Discovering the Exclusive Side of Italy

Discovering the Exclusive Side of Italy
From, by Cynthia Dial

Imagine touring the Vatican’s hallways with a seminarian and by happenstance meeting the Pope; attending a private party for Il Ballo del Doge, the Venetian masquerade ball during Carnival, or watching Siena’s famous Palio horse race from the balcony of a princess’s private apartment. This is the type of exclusive experience Dream Italy affords its guests.

Giorgio Dell’Artino, owner of Dream Italy, has made a career of pairing his country’s visitors with their dreams. High-profile examples include Bob Dole’s tour of World War II sites, Rick Steves’ research visit and comedian Jeff Foxworthy and his wife’s hot air balloon ride over Tuscany, before landing in a sunflower-blanketed field for a picnic. On our trip, we traveled north from Rome to Tuscany in route to a small, family-owned winery and olive farm in Montenero renowned as Italy’s most-awarded olive oil producer (more than 300 awards) since its 1996 debut on the commercial market.

hot air balloon

Siena, a UNESCO World Heritage Site, is a city built on three hills.Undisturbed by World War II, it’s a treasure, whose bi-annual tradition, a bareback horse race three times around Piazza del Campo, represents the region’s hottest ticket for the city’s locals and its guests. However, it is underground Siena—known by many but experienced by few—that is most intriguing. Closed to the public, we were privileged to be escorted into the town’s library and enter through an obscure locked metal gate to descend beneath the city into its ancient aqueduct system and underground passageways.

Guests partaking in the Dream Italy experience can ride along in one of the company’s 18 luxury cars including Ferraris, Maseratis, Lamborghinis, McLarens and one of the world’s few Bugattis. As we zipped along Via Chiantigiana, the route between Siena and Florence, we dissected the region’s Chianti Classico wine zone, detoured to the tiny town of Vertine (an intact, walled Etruscan village dating back to the 10th century) and stopped in Panzano in Chianti, home of famed celebrity butcher Dario Cecchini. The day concluded in a hot air balloon ride over Siena, tracking wild boar running beneath us.

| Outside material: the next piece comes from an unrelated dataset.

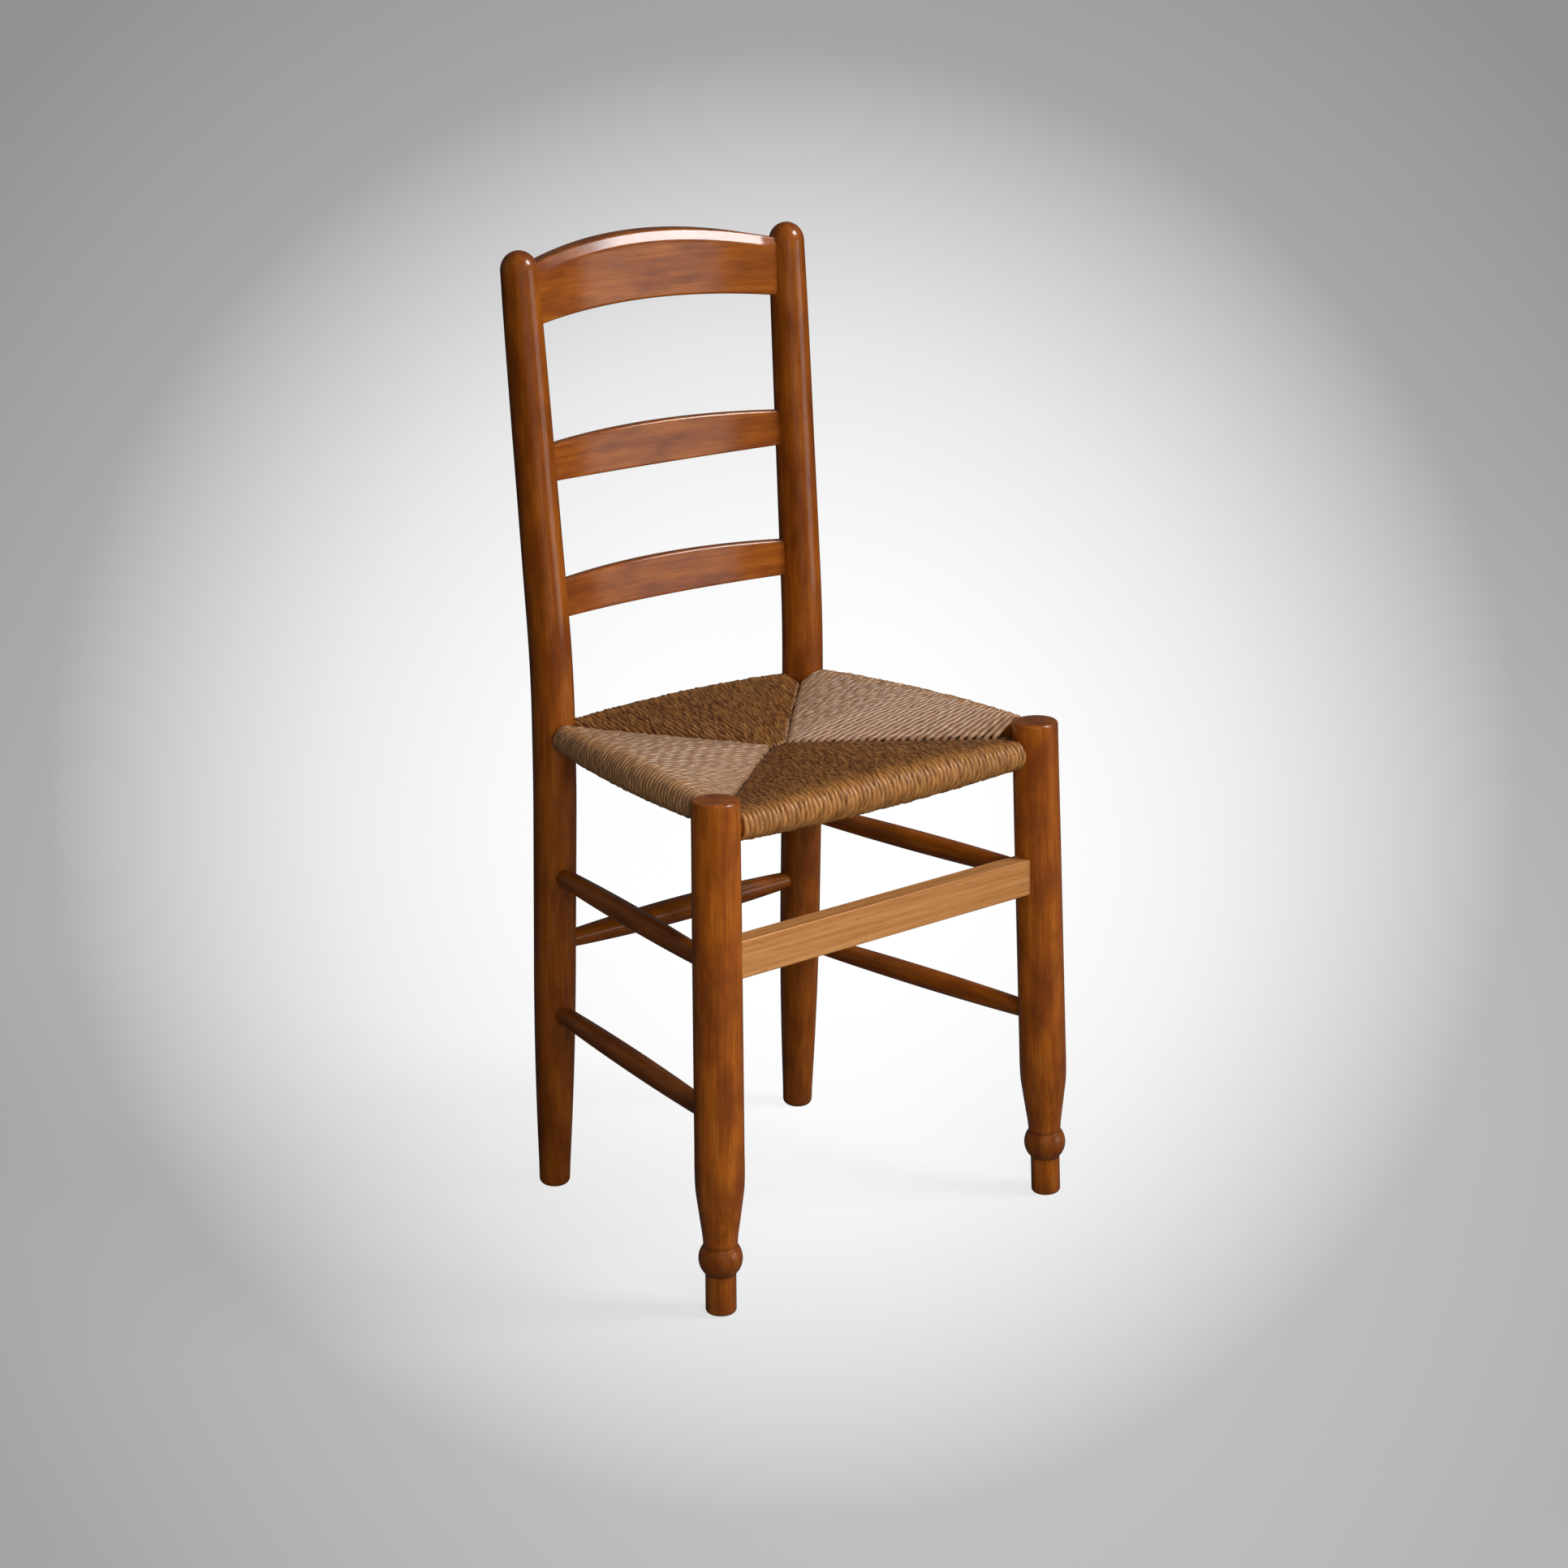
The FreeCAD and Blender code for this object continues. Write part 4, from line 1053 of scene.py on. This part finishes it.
def floor_material(settings, source, aim):
    """Pale photo paper: matt, with a painted pool of light: a glow that is brightest along an aim
    from a source point.

    The painted glow fades with the angle from the aim. The paper keeps the chair's shadow, and is
    dark to the chair itself so that the wood keeps its depth."""
    material, tree, shader = new_material("photo_paper")
    place = add_node(tree, "ShaderNodeTexCoord")
    ray = add_node(tree, "ShaderNodeVectorMath", {
        0: place.outputs["Object"], 1: source}, operation="SUBTRACT")
    direction = add_node(tree, "ShaderNodeVectorMath", {
        0: ray.outputs["Vector"]}, operation="NORMALIZE")
    nearness = add_node(tree, "ShaderNodeVectorMath", {
        0: direction.outputs["Vector"], 1: aim}, operation="DOT_PRODUCT")
    away = add_node(tree, "ShaderNodeMapRange", {
        "Value": nearness.outputs["Value"], "From Min": 1.0, "From Max": 0.94})
    # The painted pool of light: the glow's colour, set by the angle from the aim
    paper = add_node(tree, "ShaderNodeValToRGB", {"Fac": away.outputs["Result"]}, stops=[
        (0.03, settings.painted_pool_near), (0.17, settings.painted_pool_middle), (0.46, settings.painted_pool_edge),
        (0.9, settings.painted_pool_far)])
    glow = add_node(tree, "ShaderNodeEmission", {"Color": paper.outputs["Color"], "Strength": 1.19})
    path = add_node(tree, "ShaderNodeLightPath")
    seen = add_node(tree, "ShaderNodeMix", {
        "Factor_Float": path.outputs["Is Camera Ray"], "A_Color": (*linear("#505050"), 1.0),
        "B_Color": (*linear("#E6E6E6"), 1.0)}, data_type="RGBA")
    tree.links.new(seen.outputs[2], shader.inputs["Base Color"])
    shader.inputs["Roughness"].default_value = 0.9
    # The camera sees the glowing paper, with a fifth of the lit paper for the chair's shadow
    share = add_node(tree, "ShaderNodeMath", {
        0: path.outputs["Is Camera Ray"], 1: 0.8}, operation="MULTIPLY")
    both = add_node(tree, "ShaderNodeMixShader", {
        0: share.outputs["Value"], 1: shader.outputs["BSDF"], 2: glow.outputs["Emission"]})
    tree.links.new(both.outputs["Shader"], tree.nodes["Material Output"].inputs["Surface"])
    return material


def outward_to(azimuth, elevation):
    """Direction from the chair to a light or the camera; azimuth 0 is in front of it."""
    return Vector((math.sin(azimuth) * math.cos(elevation),
                   -math.cos(azimuth) * math.cos(elevation), math.sin(elevation)))


def soft_light(name, azimuth, elevation, distance, size, power, mirrored, context):
    """Area light aimed at the middle of the chair, mirrored in its lacquer or not."""
    lamp = bpy.data.lights.new(name, "AREA")
    lamp.shape = "RECTANGLE"
    lamp.size, lamp.size_y = size
    lamp.energy = power
    light = bpy.data.objects.new(name, lamp)
    outward = outward_to(math.radians(azimuth), math.radians(elevation))
    light.location = Vector((0.0, 0.0, 0.45)) + outward * distance
    light.rotation_euler = outward.to_track_quat("Z", "Y").to_euler()
    light.visible_camera = False
    light.visible_glossy = mirrored
    context.scene.collection.objects.link(light)


class CHAIR_OT_stage(bpy.types.Operator):
    """Set the floor, the soft lights and the camera"""
    bl_idname = "chair.stage"
    bl_label = "Stage"

    def execute(self, context):
        scene = context.scene
        settings = scene.chair_stage
        # The photograph's view, found from the places of the legs and rails in it
        azimuth, elevation, roll = math.radians(-38.62), math.radians(16.99), -0.013
        distance, target = 2.831, Vector((0.0, -0.0212, 0.4144))
        frame_pixels, focal_pixels = 1932, 3788
        back = outward_to(azimuth, elevation)
        view_point = target + back * distance

        radius, sides = 30000.0, 96
        rim = [(radius * math.cos(a), radius * math.sin(a), 0.0)
               for a in (2 * math.pi * i / sides for i in range(sides))]
        floor = new_object("floor", rim, [], [tuple(range(sides))], context)
        floor.data.materials.append(floor_material(settings, view_point, -back))
        soft_light("key_light", azimuth=42.0, elevation=46.0, distance=3.0, size=(0.95, 0.95),
                   power=settings.key_power, mirrored=True, context=context)
        # One light inside another, so that their reflection fades towards its edges
        for share in (1.0, 0.7, 0.4):
            soft_light("window_light", azimuth=38.0, elevation=2.0, distance=3.2,
                       size=(1.7 * share, 1.0 * share), power=settings.window_power * share,
                       mirrored=True, context=context)
        soft_light("fill_light", azimuth=-25.0, elevation=14.0, distance=1.5, size=(1.0, 1.0),
                   power=settings.fill_power, mirrored=False, context=context)
        world = bpy.data.worlds.new("studio")
        world.use_nodes = True
        background = world.node_tree.nodes["Background"]
        background.inputs["Color"].default_value = (1.0, 1.0, 1.0, 1.0)
        path = add_node(world.node_tree, "ShaderNodeLightPath")
        level = add_node(world.node_tree, "ShaderNodeMapRange", {
            "Value": path.outputs["Is Camera Ray"], "To Min": settings.sky_strength,
            "To Max": 0.85})
        world.node_tree.links.new(level.outputs["Result"], background.inputs["Strength"])
        scene.world = world

        right = Vector((0.0, 0.0, 1.0)).cross(back).normalized()
        up = back.cross(right)
        turned_right = right * math.cos(roll) + up * math.sin(roll)
        turned_up = up * math.cos(roll) - right * math.sin(roll)
        lens = bpy.data.cameras.new("camera")
        lens.sensor_width = 36.0
        lens.lens = lens.sensor_width * focal_pixels / frame_pixels
        lens.clip_end = 200.0
        camera = bpy.data.objects.new("camera", lens)
        basis = Matrix((turned_right, turned_up, back)).transposed().to_4x4()
        camera.matrix_world = Matrix.Translation(view_point) @ basis
        scene.collection.objects.link(camera)
        scene.camera = camera
        scene.view_settings.view_transform = "Standard"
        return {"FINISHED"}


BUILD_ORDER = (CHAIR_OT_front_legs, CHAIR_OT_back_posts, CHAIR_OT_stretchers, CHAIR_OT_seat_rails,
               CHAIR_OT_back_rails, CHAIR_OT_front_board, CHAIR_OT_rush_seat, CHAIR_OT_stuffing,
               CHAIR_OT_stage)


class CHAIR_PT_panel(bpy.types.Panel):
    """Lists the steps that build the chair, with its sizes and colours"""
    bl_label = "Ladderback Chair"
    bl_space_type = "VIEW_3D"
    bl_region_type = "UI"
    bl_category = "Chair"

    def draw(self, context):
        scene = context.scene
        for group in (scene.chair_sizes, scene.chair_colours, scene.chair_stage):
            box = self.layout.box()
            for name in group.bl_rna.properties.keys():
                if name not in ("rna_type", "name"):
                    box.prop(group, name)
        for step in BUILD_ORDER:
            self.layout.operator(step.bl_idname)


CLASSES = (ChairSizes, ChairColours, StageSettings) + BUILD_ORDER + (CHAIR_PT_panel,)


def register():
    for item in CLASSES:
        bpy.utils.register_class(item)
    bpy.types.Scene.chair_sizes = bpy.props.PointerProperty(type=ChairSizes)
    bpy.types.Scene.chair_colours = bpy.props.PointerProperty(type=ChairColours)
    bpy.types.Scene.chair_stage = bpy.props.PointerProperty(type=StageSettings)


def unregister():
    del bpy.types.Scene.chair_stage
    del bpy.types.Scene.chair_colours
    del bpy.types.Scene.chair_sizes
    for item in reversed(CLASSES):
        bpy.utils.unregister_class(item)


def main():
    register()
    for step in BUILD_ORDER:
        group, name = step.bl_idname.split(".")
        getattr(getattr(bpy.ops, group), name)()
    bpy.context.view_layer.update()


if __name__ == "__main__":
    main()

Once again on the road, our course was a day’s journey south to Matera, a city known by few and the European City of Culture in 2019. The ancient town of Sassi di Matera is known for its cave dwellings and layer upon layer of history. For accommodations, L’hotel in Pietra is a converted 12th century Benedictine church built into and over the caves. To best appreciate the town’s many facets, go for a walk. Pass through the alleyway that is featured in Mel Gibson’s The Passion of the Christ and wander into Piazza del Sedile, the site of the Conservatory of Music.

As all good things must come to an end, what better route to return to Rome from Matera’s southern Italy location than the Amalfi Coast. Multi-colored terraced towns on one side, the Mediterranean far below on the other, you’ll share the narrow, winding road with buses, bicyclists, motor scooters and pedestrians before arriving back at your final destination.